▸ What is expected
Write out the lines from the top of the material through the line with "from mathutils import Vector, geometry", exactly and with nothing added.

▸ Dataset extract

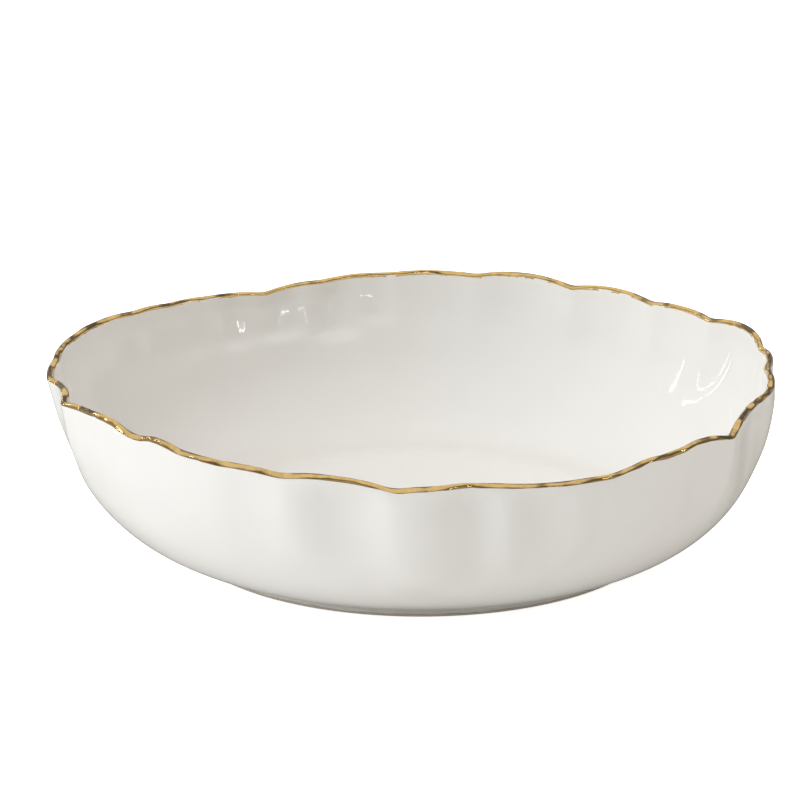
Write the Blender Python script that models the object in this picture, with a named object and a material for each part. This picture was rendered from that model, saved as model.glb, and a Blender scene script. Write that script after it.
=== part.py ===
"""Low porcelain serving bowl with a scalloped lip and a gilded edge.

Metres, +Z up. The bowl stands on its foot ring at z = 0, and the middle of its lip is over the origin.
"""

import math

import bmesh
import bpy
from mathutils import Vector, geometry

# Overall sizes.
LIP_RADIUS = 0.1525  # mean outer radius of the lip
HEIGHT = 0.0725  # mean height of the lip above the table
FOOT_OFFSET = 0.0038  # the hand-formed lip leans: the foot's centre is this far towards +X of the lip's

# Foot ring.
FOOT_RADIUS = 0.1015  # outer radius
FOOT_WIDTH = 0.006
FOOT_HEIGHT = 0.0045
FOOT_ROUNDING = 0.0012  # on the two edges that stand on the table

# Body.
FOOT_SETBACK = 0.0030  # flat of the underside outside the foot ring
WALL_THICKNESS = 0.0046  # where the wall leaves the base
LIP_THICKNESS = 0.0030
FLOOR_THICKNESS = 0.0047
RECESS_RISE = 0.0010  # how far the underside lifts inside the foot ring
RECESS_RUN = 0.006  # how gently it lifts
WELL_TURN = 0.0145  # how far inside the start of the wall the flat of the well ends

# Shape of the wall, one curve from base to lip.
BASE_SLOPE = 15.0  # degrees above the table where the wall leaves the base
LIP_SLOPE = 85.2  # degrees above the table at the lip
BASE_PULL = 0.51  # how far the base's tangent runs, as a share of the wall's reach
LIP_PULL = 0.62  # how far the lip's tangent runs, as a share of the wall's rise

# Gilding, wrapped over the lip in a shallow rebate.
GILT_THICKNESS = 0.00045
GILT_OUTSIDE = 0.0017  # how far it comes down outside
GILT_INSIDE = 0.0011  # how far it comes down inside
CLEARANCE = 0.0003  # between pieces that touch

# The lip's scallops, from the right-hand side (+X) round by the back (+Y). Each starts at a pinch: its angle
# in degrees, and how far the lip stands out and up there, in millimetres. From there to the next pinch the
# lip bows out and up by the last two numbers.
SCALLOPS = (
    (2.0, -0.4, 0.2, 2.3, 0.4),
    (12.5, 3.8, 0.5, 3.8, 2.6),
    (29.0, 1.5, 1.2, 1.2, 1.2),
    (43.5, 0.5, 0.5, 1.7, 2.0),
    (60.5, 0.7, 0.5, 1.7, 2.4),
    (78.5, 1.2, 1.5, 0.9, 0.9),
    (93.5, 1.2, 1.5, 0.5, 0.8),
    (106.5, -0.2, -0.4, 0.6, 0.8),
    (117.0, -2.4, -2.9, 0.4, 0.6),
    (129.0, -0.6, -0.7, 0.2, 0.3),
    (137.0, -0.1, 0.0, 0.3, 0.4),
    (145.0, 0.8, 0.8, 0.3, 0.4),
    (155.0, 2.7, 2.0, 0.4, 0.2),
    (162.0, 3.3, 1.3, 0.8, 0.2),
    (174.0, 1.2, 0.2, 0.4, 0.0),
    (184.5, 0.3, 0.0, -4.0, 0.9),
    (198.5, -2.0, 0.5, -1.5, 1.1),
    (216.5, -6.8, 4.0, 0.0, -0.9),
    (223.0, -7.1, 2.2, -0.2, 1.8),
    (232.5, -4.6, 2.5, -0.3, 0.0),
    (240.5, -3.2, 2.1, -0.4, 0.5),
    (251.0, -1.5, 1.5, -0.8, 1.4),
    (265.0, -0.2, 0.5, 0.5, -1.0),
    (270.0, 0.6, -0.6, 0.3, -0.1),
    (278.0, -0.2, 0.4, 0.1, 0.1),
    (283.0, 0.3, -0.4, 0.0, -0.3),
    (292.0, 2.2, -1.6, 0.3, 0.3),
    (299.5, 2.7, -1.6, -0.2, -0.2),
    (303.5, 0.8, -1.0, -0.4, 0.7),
    (311.0, -0.7, -0.1, -0.2, 0.2),
    (315.0, -0.4, 0.6, -1.5, 1.6),
    (326.0, 1.8, -1.6, -3.8, 1.8),
    (347.0, -1.0, -0.1, 1.0, 0.3),
)
PINCH_ROUNDING = 1.2  # degrees either side of a pinch
BROAD_WAVE = 20.0  # degrees either side that the broad wave of the wall averages over
FLUTES_END = 0.35  # height where the flutes under the scallops run out, as a share of the wall

# Fineness of the turned shapes.
LIP_STEPS = 128
FOOT_STEPS = 96
WALL_STEPS = 9

SEAT_HEIGHT = FOOT_HEIGHT + CLEARANCE
RECESS_HEIGHT = SEAT_HEIGHT + RECESS_RISE
FLOOR_HEIGHT = RECESS_HEIGHT + FLOOR_THICKNESS
WALL_START = FOOT_RADIUS + FOOT_SETBACK
FLOOR_FLAT = WALL_START - WELL_TURN
WALL_TOP_OUTSIDE = HEIGHT - GILT_OUTSIDE - CLEARANCE
WALL_TOP_INSIDE = HEIGHT - GILT_INSIDE - CLEARANCE
REBATE = GILT_THICKNESS + CLEARANCE


def clear_scene():
    for leftover in list(bpy.data.objects):
        bpy.data.objects.remove(leftover)


def glazed_or_metal(name, colour, roughness, metallic):
    """A Principled BSDF material of one colour."""
    finish = bpy.data.materials.new(name)
    finish.use_nodes = True
    shader = finish.node_tree.nodes["Principled BSDF"]
    shader.inputs["Base Color"].default_value = (*colour, 1.0)
    shader.inputs["Roughness"].default_value = roughness
    shader.inputs["Metallic"].default_value = metallic
    return finish


def lip_wave(angle):
    """(out, up) in metres at an angle in degrees, sharp at each pinch."""
    past = [(angle - scallop[0]) % 360.0 for scallop in SCALLOPS]
    number = past.index(min(past))
    start, out, up, bow_out, bow_up = SCALLOPS[number]
    following = SCALLOPS[(number + 1) % len(SCALLOPS)]
    along = past[number] / ((following[0] - start) % 360.0)
    bow = 4.0 * along * (1.0 - along)
    out += (following[1] - out) * along + bow_out * bow
    up += (following[2] - up) * along + bow_up * bow
    return out / 1000.0, up / 1000.0


def mean_wave(angle, spread, samples):
    """The lip's wave averaged over a spread of degrees either side of an angle."""
    near = [lip_wave(angle + spread * (2 * i / (samples - 1) - 1)) for i in range(samples)]
    return sum(out for out, _ in near) / samples, sum(up for _, up in near) / samples


def smooth_step(share):
    share = min(max(share, 0.0), 1.0)
    return share * share * (3.0 - 2.0 * share)


def wall_share(height):
    """How far up the wall a height is, from 0 at the seat of the foot ring to 1 at the lip."""
    return max((height - SEAT_HEIGHT) / (HEIGHT - SEAT_HEIGHT), 0.0)


def scallop_out(vertex, share, waves):
    """Moves one vertex of a turned shape by the lip's wave, less and less down the wall."""
    angle = round(math.degrees(math.atan2(vertex.co.y, vertex.co.x)) % 360.0, 3)
    if angle not in waves:
        waves[angle] = (
            mean_wave(angle, PINCH_ROUNDING, 5),
            mean_wave(angle, BROAD_WAVE, 17)[0],
        )
    (out, up), broad = waves[angle]
    flute = smooth_step((share - FLUTES_END) / (1.0 - FLUTES_END))
    radius = math.hypot(vertex.co.x, vertex.co.y)
    grown = (radius + broad * share**2 + (out - broad) * flute) / radius
    vertex.co.x *= grown
    vertex.co.y *= grown
    vertex.co.z += up * share**3


def hand_form(bm):
    """Scallops the wall of a turned shape and leans it, with its foot towards +X."""
    waves = {}
    for vertex in bm.verts:
        share = wall_share(vertex.co.z)
        if share > 0.0 and math.hypot(vertex.co.x, vertex.co.y) > FLOOR_FLAT:
            scallop_out(vertex, share, waves)
        vertex.co.x += FOOT_OFFSET * (1.0 - share)


def turned(name, profile, steps, finish, closed):
    """An object turned from a profile of (radius, height) points, scalloped, as one closed body."""
    bm = bmesh.new()
    points = [bm.verts.new((radius, 0.0, height)) for radius, height in profile]
    pairs = list(zip(points, points[1:]))
    if closed:
        pairs.append((points[-1], points[0]))
    edges = [bm.edges.new(pair) for pair in pairs]
    bmesh.ops.spin(
        bm,
        geom=points + edges,
        cent=(0.0, 0.0, 0.0),
        axis=(0.0, 0.0, 1.0),
        angle=math.tau,
        steps=steps,
        use_merge=True,
    )
    bmesh.ops.remove_doubles(bm, verts=bm.verts, dist=1e-6)
    hand_form(bm)
    bmesh.ops.recalc_face_normals(bm, faces=bm.faces)
    mesh = bpy.data.meshes.new(name)
    bm.to_mesh(mesh)
    bm.free()
    mesh.shade_smooth()
    mesh.set_sharp_from_angle(angle=math.radians(35.0))
    mesh.materials.append(finish)
    piece = bpy.data.objects.new(name, mesh)
    bpy.context.scene.collection.objects.link(piece)
    return piece


def curve(start, start_handle, end_handle, end, count):
    """Points on one Bezier curve in the plane of the profile."""
    corners = [Vector(corner) for corner in (start, start_handle, end_handle, end)]
    return [Vector(point) for point in geometry.interpolate_bezier(*corners, count)]


def wall_outside():
    """The wall's outer curve, from the base to the underside of the gilding."""
    reach = LIP_RADIUS - WALL_START
    rise = WALL_TOP_OUTSIDE - SEAT_HEIGHT
    start = (WALL_START, SEAT_HEIGHT)
    end = (LIP_RADIUS, WALL_TOP_OUTSIDE)
    base_run = BASE_PULL * reach
    lip_drop = LIP_PULL * rise
    start_handle = (
        start[0] + base_run,
        start[1] + base_run * math.tan(math.radians(BASE_SLOPE)),
    )
    end_handle = (
        end[0] - lip_drop / math.tan(math.radians(LIP_SLOPE)),
        end[1] - lip_drop,
    )
    return curve(start, start_handle, end_handle, end, WALL_STEPS + 1)


def wall_inside(outside):
    """The outer curve moved in by the wall's thickness, from low on the wall to the lip."""
    inside = []
    for number in range(1, len(outside) - 1):
        along = (outside[number + 1] - outside[number - 1]).normalized()
        share = number / (len(outside) - 1)
        thickness = WALL_THICKNESS + (LIP_THICKNESS - WALL_THICKNESS) * share
        inside.append(outside[number] + Vector((-along.y, along.x)) * thickness)
    inside.append(Vector((LIP_RADIUS - LIP_THICKNESS, WALL_TOP_INSIDE)))
    return inside


def well_edge(inside):
    """The turn from the flat of the well into the inner wall."""
    end = inside[0]
    tangent = (inside[1] - inside[0]).normalized()
    reach = end.x - FLOOR_FLAT
    start_handle = (FLOOR_FLAT + reach * 0.5, FLOOR_HEIGHT)
    end_handle = end - tangent * reach * 0.3
    return curve((FLOOR_FLAT, FLOOR_HEIGHT), start_handle, end_handle, end, 5)[:-1]


def lip_core():
    """The rebated lip under the gilding, from outside to inside."""
    outer = LIP_RADIUS - REBATE
    inner = LIP_RADIUS - LIP_THICKNESS + REBATE
    top = HEIGHT - REBATE
    chamfer = (outer - inner) * 0.3
    return [
        (outer, WALL_TOP_OUTSIDE),
        (outer, top - chamfer),
        (outer - chamfer, top),
        (inner + chamfer, top),
        (inner, top - chamfer),
        (inner, WALL_TOP_INSIDE),
    ]


def bowl_body():
    """Shell of the bowl: underside, outer wall, rebated lip, inner wall and well."""
    outside = wall_outside()
    inside = wall_inside(outside)
    foot_inside = FOOT_RADIUS - FOOT_WIDTH - CLEARANCE
    profile = [
        (0.0, RECESS_HEIGHT),
        (foot_inside - RECESS_RUN, RECESS_HEIGHT),
        (foot_inside, SEAT_HEIGHT),
        *outside,
        *lip_core(),
        *reversed(inside),
        *reversed(well_edge(inside)),
        (0.0, FLOOR_HEIGHT),
    ]
    finish = glazed_or_metal("white_glaze", (0.84, 0.82, 0.78), 0.12, 0.0)
    return turned("bowl_body", profile, LIP_STEPS, finish, closed=False)


def foot_ring():
    """Ring that the bowl stands on, with a narrow flat between two rounded edges."""
    outer = FOOT_RADIUS
    inner = FOOT_RADIUS - FOOT_WIDTH
    turn = FOOT_ROUNDING * (1.0 - math.cos(math.radians(45.0)))
    profile = [
        (outer, FOOT_HEIGHT),
        (inner, FOOT_HEIGHT),
        (inner, FOOT_ROUNDING),
        (inner + turn, turn),
        (inner + FOOT_ROUNDING, 0.0),
        (outer - FOOT_ROUNDING, 0.0),
        (outer - turn, turn),
        (outer, FOOT_ROUNDING),
    ]
    finish = glazed_or_metal("bare_porcelain", (0.70, 0.67, 0.61), 0.65, 0.0)
    return turned("foot_ring", profile, FOOT_STEPS, finish, closed=True)


def rim_gilding():
    """Gold coat wrapped over the lip, flush with the wall inside and out."""
    outer = LIP_RADIUS
    inner = LIP_RADIUS - LIP_THICKNESS
    under = HEIGHT - GILT_THICKNESS
    chamfer_out = (outer - inner) * 0.3
    chamfer_in = (outer - inner - 2 * REBATE) * 0.3
    profile = [
        (outer, HEIGHT - GILT_OUTSIDE),
        (outer, HEIGHT - chamfer_out),
        (outer - chamfer_out, HEIGHT),
        (inner + chamfer_out, HEIGHT),
        (inner, HEIGHT - chamfer_out),
        (inner, HEIGHT - GILT_INSIDE),
        (inner + GILT_THICKNESS, HEIGHT - GILT_INSIDE),
        (inner + GILT_THICKNESS, under - chamfer_in),
        (inner + GILT_THICKNESS + chamfer_in, under),
        (outer - GILT_THICKNESS - chamfer_in, under),
        (outer - GILT_THICKNESS, under - chamfer_in),
        (outer - GILT_THICKNESS, HEIGHT - GILT_OUTSIDE),
    ]
    finish = glazed_or_metal("gold_lustre", (0.80, 0.56, 0.22), 0.15, 1.0)
    return turned("rim_gilding", profile, LIP_STEPS, finish, closed=True)


def main():
    clear_scene()
    bowl_body()
    foot_ring()
    rim_gilding()


main()
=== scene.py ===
"""Low porcelain serving bowl with a scalloped, gilded lip, modelled around its fixed frame.

Metres, +Z up. The bowl stands on its foot ring at z = 0, and the middle of its lip is over the origin.
"""

import math

import bmesh
import bpy
from bpy.props import FloatProperty, FloatVectorProperty, IntProperty, PointerProperty
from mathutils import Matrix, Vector, geometry, noise


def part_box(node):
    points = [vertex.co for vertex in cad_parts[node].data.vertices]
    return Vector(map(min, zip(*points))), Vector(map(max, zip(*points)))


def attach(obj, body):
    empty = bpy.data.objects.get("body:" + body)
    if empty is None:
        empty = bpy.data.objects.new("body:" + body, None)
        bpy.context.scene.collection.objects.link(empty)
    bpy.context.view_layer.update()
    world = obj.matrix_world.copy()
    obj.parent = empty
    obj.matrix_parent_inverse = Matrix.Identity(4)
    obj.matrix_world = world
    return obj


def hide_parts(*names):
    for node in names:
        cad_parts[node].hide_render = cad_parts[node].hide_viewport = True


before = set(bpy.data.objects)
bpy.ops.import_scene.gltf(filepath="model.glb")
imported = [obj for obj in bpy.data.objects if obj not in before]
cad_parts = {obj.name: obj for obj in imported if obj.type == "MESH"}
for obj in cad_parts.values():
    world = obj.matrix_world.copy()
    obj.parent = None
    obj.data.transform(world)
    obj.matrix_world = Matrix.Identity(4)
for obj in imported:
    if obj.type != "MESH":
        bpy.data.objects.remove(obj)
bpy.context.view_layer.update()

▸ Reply
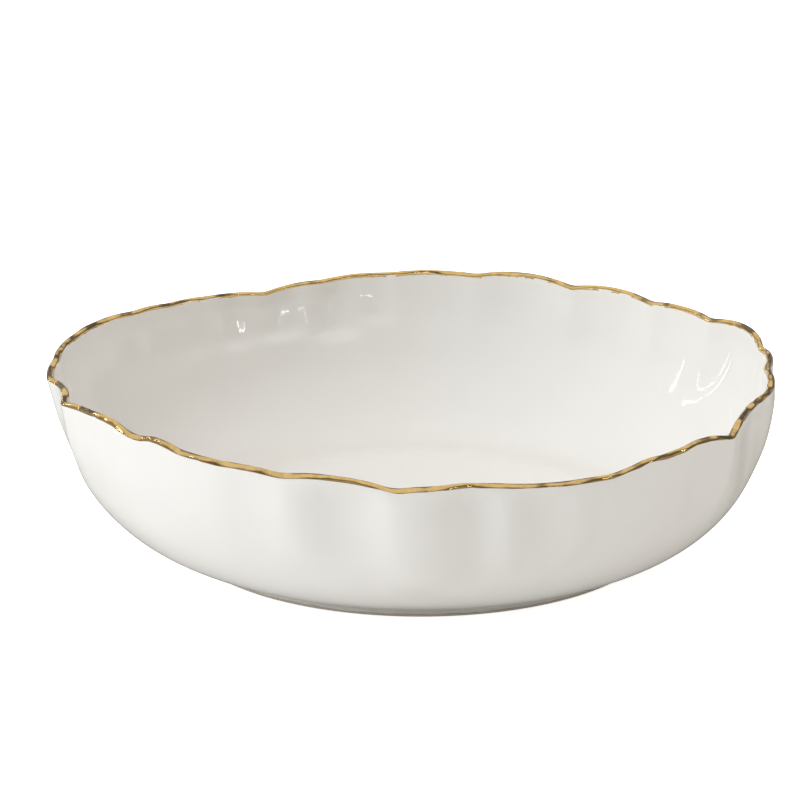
Write the Blender Python script that models the object in this picture, with a named object and a material for each part. This picture was rendered from that model, saved as model.glb, and a Blender scene script. Write that script after it.
=== part.py ===
"""Low porcelain serving bowl with a scalloped lip and a gilded edge.

Metres, +Z up. The bowl stands on its foot ring at z = 0, and the middle of its lip is over the origin.
"""

import math

import bmesh
import bpy
from mathutils import Vector, geometry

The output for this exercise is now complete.